As a consequence of Limerick’s designation as a REI pilot city, a number of retailers have made site visits to check out what the urban area has to offer.

“The key for us is that certain types of retail are looking for certain types of square footage in order to move in. We might not have this at the moment, but hopefully going down the line, we would be able to provide something of this nature,” he said.

The old chestnuts about the city remain: a lack of parking, a problem with crime to name but two.

But Nigel says there has been a marked improvement in terms of perceptions about the centre, a move he attributes to another special designation Limerick has: Ireland’s first City of Culture.

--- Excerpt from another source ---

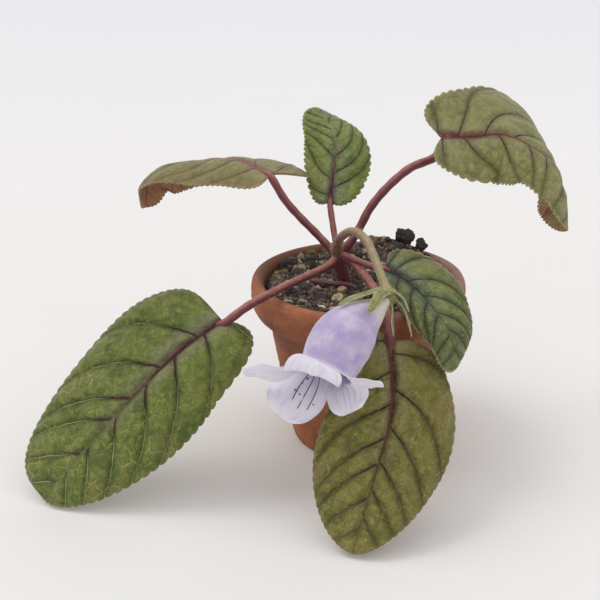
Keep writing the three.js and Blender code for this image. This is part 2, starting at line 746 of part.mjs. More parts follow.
function calyxSolid(flower) {
  const cup = new THREE.IcosahedronGeometry(CALYX_RADIUS, CUP_DETAIL);
  cup.translate(CALYX_CENTRE[0], CALYX_CENTRE[1], CALYX_CENTRE[2]);
  const whole = joinAll([toSolid(cup), ...SEPALS.map(sepalSolid)]);
  return largest(whole.subtract(toSolid(flower.clearance())));
}

function stamenSolid(flower) {
  const [low, high] = COLUMN_REACH;
  const shares = [low, mix(low, high, 0.33), mix(low, high, 0.67), high];
  const column = tube(shares.map((share) => flower.line.getPointAt(share).toArray()), COLUMN_RADIUS, 6);
  const anthers = new THREE.IcosahedronGeometry(ANTHER_RADIUS, 1);
  const top = flower.line.getPointAt(high);
  anthers.translate(top.x, top.y, top.z);
  return joinAll([toSolid(column), toSolid(anthers)]);
}

function flowerStalkSolid() {
  const stalk = toSolid(tube(FLOWER_STALK, FLOWER_STALK_RADIUS, 22));
  const cup = new THREE.IcosahedronGeometry(CALYX_RADIUS + CLEARANCE * FLOWER_GAP, CUP_DETAIL);
  cup.translate(CALYX_CENTRE[0], CALYX_CENTRE[1], CALYX_CENTRE[2]);
  return stalk.subtract(toSolid(cup));
}

// Put the plant together
const plant = new THREE.Group();

function addNode(name, geometry, colour, roughness) {
  const material = new THREE.MeshStandardMaterial({ color: colour, roughness, metalness: 0 });
  const mesh = new THREE.Mesh(geometry, material);
  mesh.name = name;
  plant.add(mesh);
}

const blades = Object.values(LEAVES).map((leaf) => new Blade(leaf));
const flower = new Flower();
const stalk = flowerStalkSolid();
const stalkCut = toSolid(tube(extended(FLOWER_STALK, CLEARANCE), FLOWER_STALK_RADIUS + CLEARANCE, 24));
const bladeCuts = blades.map((blade) => {
  return toSolid(blade.geometry(blade.leaf.teeth, BLADE_THICKNESS, CLEARANCE));
});

addNode('pot', potGeometry(), COLOURS.clay, 0.9);
addNode('soil', toGeometry(soilSolid()), COLOURS.soil, 1);
addNode('stem_and_stalks', toGeometry(stemSolid([...bladeCuts, stalkCut])), COLOURS.stalk, 0.6);
Object.keys(LEAVES).forEach((name, i) => {
  addNode(name, blades[i].geometry(LEAVES[name].teeth, BLADE_THICKNESS, 0), COLOURS.leaf, 0.6);
});
addNode('flower_stalk', toGeometry(stalk), COLOURS.flowerStalk, 0.6);
addNode('calyx', toGeometry(calyxSolid(flower)), COLOURS.sepal, 0.7);
addNode('corolla', toGeometry(corollaSolid(flower)), COLOURS.petal, 0.7);
addNode('stamens_and_style', toGeometry(stamenSolid(flower)), COLOURS.stamen, 0.7);
addNode('young_shoot', tube(SHOOT, SHOOT_RADIUS, 10), COLOURS.shoot, 0.6);
Object.entries(STUBS).forEach(([name, stub]) => addNode(name, stubGeometry(stub, 0), COLOURS.stub, 0.9));
Object.entries(PIECES).forEach(([name, piece]) => addNode(name, pieceGeometry(name, 0), piece.colour, 1));

// Stand the whole over the origin, on the foot of the pot
const box = new THREE.Box3().setFromObject(plant);
plant.position.set(-(box.min.x + box.max.x) / 2, -(box.min.y + box.max.y) / 2, 0);
plant.updateMatrixWorld(true);

export default plant;
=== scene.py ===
# %% [markdown]
# # A small Sinningia eumorpha in a clay pot
#
# This lesson dresses a potted plant in Blender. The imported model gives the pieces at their
# real size and place: a clay pot, gritty soil, six scalloped leaves on red stalks, and one
# nodding lavender flower. Each cell replaces one plain solid by a fine mesh with the same
# form, and gives it a finish that is worked out from what the real thing is.
#
# All places are written in millimetres from the axis of the pot, and turned into metres in
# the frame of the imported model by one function.

import bmesh
import bpy
import numpy as np
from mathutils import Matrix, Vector


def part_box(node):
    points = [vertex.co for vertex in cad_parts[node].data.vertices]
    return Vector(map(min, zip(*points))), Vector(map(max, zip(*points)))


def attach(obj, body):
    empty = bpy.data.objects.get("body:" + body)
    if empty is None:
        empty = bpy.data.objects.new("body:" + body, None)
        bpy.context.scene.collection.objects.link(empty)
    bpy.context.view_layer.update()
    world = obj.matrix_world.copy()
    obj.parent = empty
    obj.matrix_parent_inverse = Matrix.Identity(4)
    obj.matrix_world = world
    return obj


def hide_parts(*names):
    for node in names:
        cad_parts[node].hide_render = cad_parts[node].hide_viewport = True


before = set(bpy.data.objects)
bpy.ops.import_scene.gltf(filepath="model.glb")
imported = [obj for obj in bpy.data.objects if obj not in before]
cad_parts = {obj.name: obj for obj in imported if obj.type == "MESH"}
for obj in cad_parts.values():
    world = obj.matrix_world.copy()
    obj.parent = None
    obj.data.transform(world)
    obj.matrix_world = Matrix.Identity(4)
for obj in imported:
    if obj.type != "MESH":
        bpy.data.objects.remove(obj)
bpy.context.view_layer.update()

MM = 0.001
pot_low, pot_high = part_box("pot")
POT_AXIS = np.array([(pot_low.x + pot_high.x) / 2, (pot_low.y + pot_high.y) / 2, 0.0])
print("pot axis, mm:", [round(float(v) / MM, 2) for v in POT_AXIS])

# %% [markdown]
# ## Camera
#
# The photograph looks down on the plant by about 22 degrees from a little less than 40 cm,
# through a short telephoto lens. A camera is placed best by what it looks at, so the target,
# the distance and the elevation are the values, and the place follows from them.

# %% Place the camera
ELEVATION = np.radians(22.2)
VIEW_DISTANCE = 388.0
VIEW_TARGET = np.array([-18.0, 0.0, 45.5])
LENS_MM = 75.0
SENSOR_MM = 36.0
NEAREST_M = 0.01


def metres(points_mm):
    """Millimetres from the axis of the pot become metres in the frame."""
    return np.asarray(points_mm, float) * MM + POT_AXIS


def new_object(name, data):
    """An object in the scene that shows this data."""
    thing = bpy.data.objects.new(name, data)
    bpy.context.scene.collection.objects.link(thing)
    return thing


def set_camera():
    forward = np.array([0.0, np.cos(ELEVATION), -np.sin(ELEVATION)])
    data = bpy.data.cameras.new("view")
    data.lens = LENS_MM
    data.sensor_width = SENSOR_MM
    data.clip_start = NEAREST_M
    camera = new_object("view", data)
    camera.location = Vector(metres(VIEW_TARGET - VIEW_DISTANCE * forward))
    camera.rotation_euler = (np.pi / 2 - ELEVATION, 0.0, 0.0)
    bpy.context.scene.camera = camera
    return camera


camera = set_camera()
print("camera at, m:", [round(v, 3) for v in camera.location])

# %% [markdown]
# ## Nodes, colours and layers
#
# Every material is a small tree of nodes. One function adds a node with its settings, and
# its inputs are either plain values or the outputs of other nodes. Colours are written as
# the hex values that a paint program shows, and one function turns them to linear light.
#
# A real surface is one colour over another: a base, then mottling, then stains and lines.
# Each of these says the same: a colour, and where it lies. So a finish is written as a list
# of layers, with ramps that turn a noise or a distance into the strength of a layer.

# %% Functions for nodes, colours and layers
SMOOTH = "SMOOTHSTEP"


def linear(hex_colour):
    """sRGB hex to linear light, with alpha."""
    parts = [int(hex_colour[i:i + 2], 16) / 255 for i in (1, 3, 5)]
    return [p / 12.92 if p <= 0.04045 else ((p + 0.055) / 1.055) ** 2.4 for p in parts] + [1.0]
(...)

“I felt [before this] people were looking for problems in the city centre. They were looking at barriers to entry. Now I think people are recognising that it is a good place to live, shop, and be around. There is a positive energy, a bubbling sense among the general population,” he explained.

Other new openings in the city include the investment by Costa Coffee at the former HMV building, Hook and Ladder in Sarsfield Street, The Buttery in Bedford Row, and Aroi at Patrick Street.

One thing these have in common is the fact they are restaurants, a move which has led many - including Suneil Sharma who is seeking to build a shopping centre on the Dublin Road - to suggest the city should shift its focus to service instead of retail.

The sad closure last week of Helene Modes after 60 years trading almost backs this up.

Nigel suggests the evening economy needs to be increased.

But the only way to achieve this is to have more people living and working in the city centre, he says.